The Bible knows no such equivocation. The first-century church was overwhelmingly Jewish: the apostles (save Luke the beloved physician), the three thousand at Pentecost, the early believers in Jerusalem—all were Jews who embraced Yeshua as Lord without surrendering their ethnic identity. They remained Jews by birth and heritage, yet their faith was the fulfillment of Judaism, not its continuation apart from Christ. Modern Messianic Jews [Christian Jews], numbering in the hundreds of thousands, stand in that same apostolic lineage: they do not “revoke their Jewishness” by confessing the Triune God; rather, they embody the true Israel of God (Galatians 6:16), the remnant according to the election of grace (Unconditional Election, Irresistible Grace).

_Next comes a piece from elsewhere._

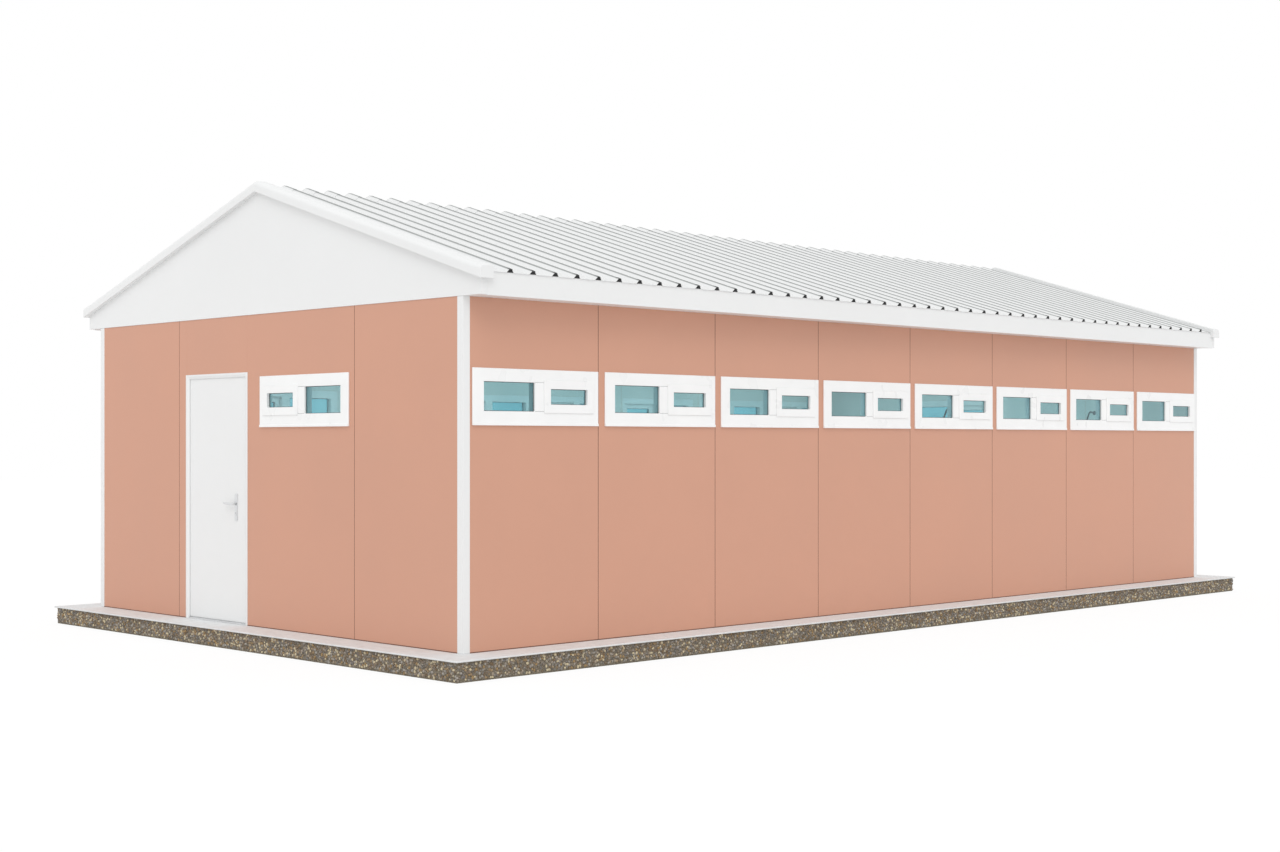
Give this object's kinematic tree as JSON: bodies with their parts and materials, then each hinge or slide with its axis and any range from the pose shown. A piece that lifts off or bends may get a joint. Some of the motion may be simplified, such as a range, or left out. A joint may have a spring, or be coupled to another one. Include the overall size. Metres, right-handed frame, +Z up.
{
  "type": "portable site cabin",
  "caption": "Long single-storey panel cabin on a raised base, with a ribbed gable roof, rows of small high windows and one door in the end wall.",
  "frame": {"origin": "centre of the underside of the raised base, on the ground", "axes": "+X out of the long wall beside the door gable, +Y from the door gable to the far gable, +Z up"},
  "size_m": [5.64, 10.67, 3.6339],
  "materials": {
    "salmon_panel": "matt pale terracotta paint on smooth panels",
    "white_steel": "satin white paint",
    "inner_white": "matt white paint",
    "roof_metal": "light grey coated ribbed sheet",
    "window_plastic": "white moulded plastic",
    "pane_glass": "tinted glass",
    "bare_metal": "satin metal",
    "pebble_side": "exposed pebbles in mortar",
    "base_cap": "smooth pale screed"
  },
  "bodies": {
    "cabin": {"ceiling": "inner_white", "corner_posts": "white_steel", "door_frame": "white_steel", "door_hinge_pins": "bare_metal", "door_threshold": "bare_metal", "front_gable_panel": "white_steel", "front_verge_trim": "white_steel", "front_wall_door_header": "salmon_panel", "front_wall_door_side_panel": "salmon_panel", "front_wall_left_panel": "salmon_panel", "front_wall_right_panel": "salmon_panel", "front_wall_window_panel": "salmon_panel", "front_window_frames": "window_plastic", "front_window_glass": "pane_glass", "front_window_sashes": "window_plastic", "left_fascia": "white_steel", "left_roof_sheet": "roof_metal", "left_soffit": "white_steel", "left_wall_panels": "salmon_panel", "left_window_frames": "window_plastic", "left_window_glass": "pane_glass", "left_window_sashes": "window_plastic", "plinth_base": "pebble_side", "plinth_cap": "base_cap", "rear_gable_panel": "white_steel", "rear_verge_trim": "white_steel", "rear_wall_panels": "salmon_panel", "rear_window_frames": "window_plastic", "rear_window_glass": "pane_glass", "rear_window_sashes": "window_plastic", "ridge_cap": "roof_metal", "right_fascia": "white_steel", "right_roof_sheet": "roof_metal", "right_soffit": "white_steel", "right_wall_panels": "salmon_panel", "right_window_frames": "window_plastic", "right_window_glass": "pane_glass", "right_window_sashes": "window_plastic", "shower_arms": "bare_metal"},
    "door": {"door_leaf": "white_steel", "door_handle_plates": "bare_metal", "door_hinge_barrels": "bare_metal"},
    "lever": {"door_lever": "bare_metal"}
  },
  "joints": [
    {"name": "door_swing", "type": "hinge", "parent": "cabin", "child": "door", "pos_m": [-1.0545, -4.975, 1], "axis": [0, 0, 1], "range_deg": [0, 95]},
    {"name": "lever_turn", "type": "hinge", "parent": "door", "child": "lever", "pos_m": [-0.344, -5.08, 1.105], "axis": [0, -1, 0], "range_deg": [0, 40], "stiffness_Nm_per_rad": 1.5, "springref_deg": -28.65}
  ]
}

To assert, therefore, that unbelieving Jews worship the same God as Christians is to contradict the plain words of the Saviour: “If ye had known me, ye should have known my Father also” (John 14:7). The unitarian Yahweh God of rabbinic Judaism is not the Triune Yahweh of Scripture; since the Jew who rejects the Son rejects the Father, rendering his worship—though directed toward the covenant God of the Old Testament—spiritually deficient and ultimately idolatrous. This is no ethnic animus but the inexorable logic of Total Depravity and Perseverance of the Saints: apart from sovereign regeneration by the Holy Spirit, no man—Jew or Gentile—can truly know God. The political legitimacy of Zionism does not purchase theological salvation; only the blood of the Lamb does that.

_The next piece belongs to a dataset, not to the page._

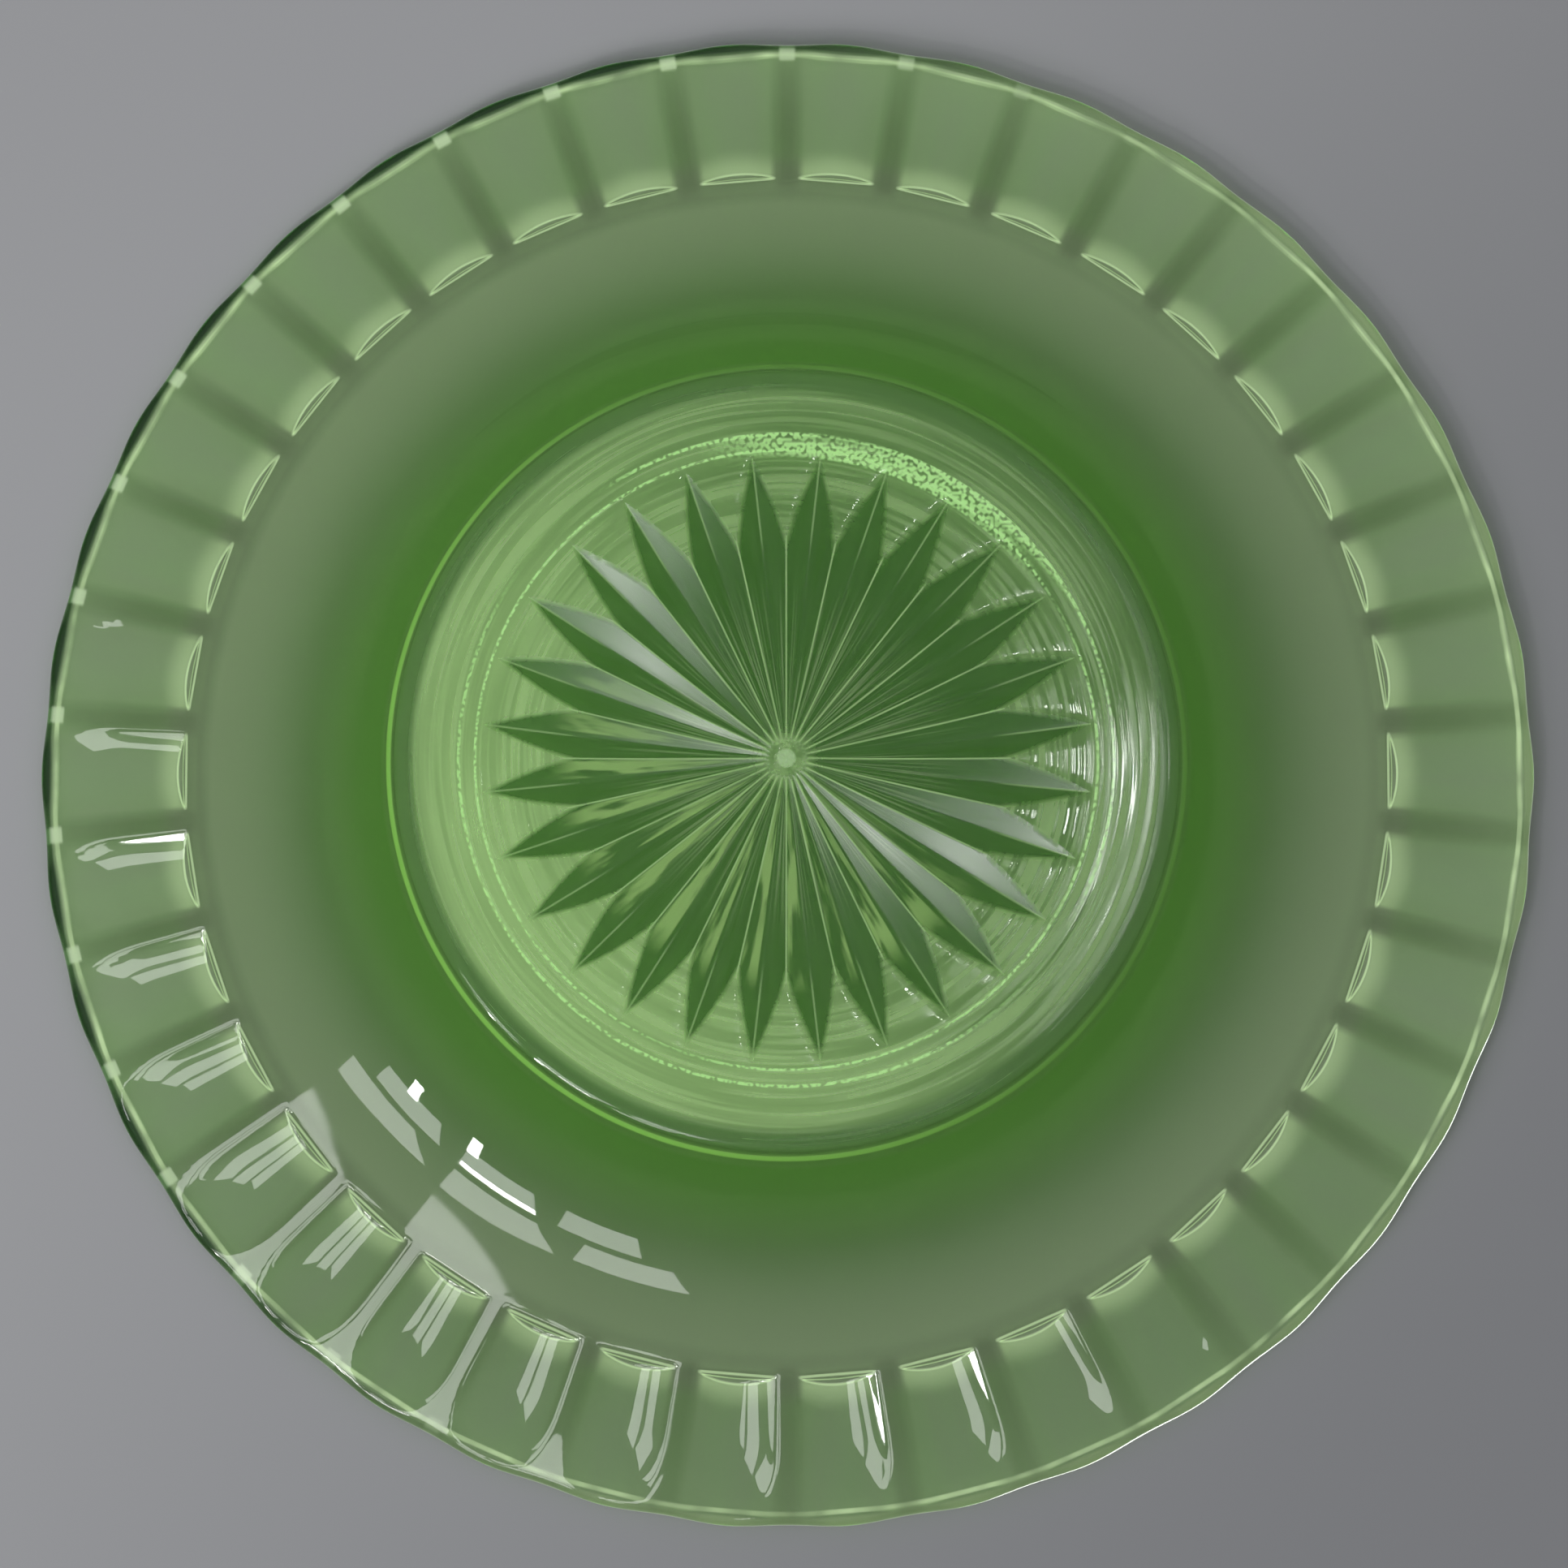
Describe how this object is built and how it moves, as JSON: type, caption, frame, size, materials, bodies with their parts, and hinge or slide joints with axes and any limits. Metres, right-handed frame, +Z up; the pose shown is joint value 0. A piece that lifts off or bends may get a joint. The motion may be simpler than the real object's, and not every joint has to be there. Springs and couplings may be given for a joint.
{
  "type": "pressed-glass dish",
  "caption": "Round shallow pressed-glass dish with scooped panels round the outside of its brim and a cut star under its flat foot.",
  "frame": {"origin": "centre of the foot, on the surface the dish stands on", "axes": "+Z up through the middle of the dish, from the foot to the open lip; +X through the middle of one brim panel"},
  "size_m": [0.23, 0.23, 0.028],
  "materials": {
    "green_glass": "polished"
  },
  "bodies": {
    "root": {"dish": "green_glass"}
  },
  "joints": []
}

IV. The Essence of First-Century Christianity: Jewish Believers and the Continuity of the True Israel

Let us pause in reverent reflection, as a scholar might before the sacred text, and ask: What was the church at its birth? It was not a Gentile innovation but the flowering of Israel’s promises. The apostles were Jews; the New Testament was written by Jews (with the exception of Luke); the earliest confessions rang with Hebrew cadences. When a Jew confesses Yeshua as Lord, he does not cease to be Jewish; he becomes what every true Israelite of old longed to be—a member of the commonwealth of Israel, sealed by the Spirit. This is the mystery Paul unfolds in Romans 11: the olive tree remains one, with natural branches broken off in unbelief and wild branches grafted in by grace. Yet the broken branches are not “worshipping the same God” in their unbelief; they stand in need of the same gospel that saves every elect soul.

Here the Five Points of Calvinism shine with particular brilliance. Total Depravity reveals that no ethnic privilege avails apart from grace; Unconditional Election assures us that God’s remnant in Israel is chosen by sovereign mercy alone; Limited Atonement underscores that Christ died effectually for His sheep, Jew and Gentile alike; Irresistible Grace draws the elect irresistibly to the Triune God; Perseverance of the Saints guarantees that true believers—Messianic Jews included—will endure to the end. Any doctrine that flattens these distinctions for political harmony dishonors the cross.

V. A Solemn Call to Biblical Fidelity

In this age of ecumenical sentiment and geopolitical pragmatism, the Reformed church must stand as a beacon of uncompromised truth. Catholicism, Judaism, and Islam share a superficial monotheism that the world calls “Abrahamic Religion,” yet Scripture declares it a theological fallacy and a heretical veil over the glory of the Triune God. The Reformation was God’s trumpet blast against such compromises. Protestant Zionism rightly defends the Jewish people’s right to their ancestral land—an aboriginal claim rooted in history and covenant—but it must never purchase that defense at the price of gospel clarity. Jews and Christians do not worship the same Yahweh God if the Jew rejects the Son; as the unitarian Yahweh of unbelieving Israel is not the Triune Yahweh revealed in Christ. Yet for the elect remnant—those million souls of Jewish descent who have bowed to Yeshua—there is no revocation of identity, only its glorious fulfillment.

May the Lord of the church, by His sovereign grace, preserve us in this confession. To God alone be the glory—Soli Deo Gloria. Amen.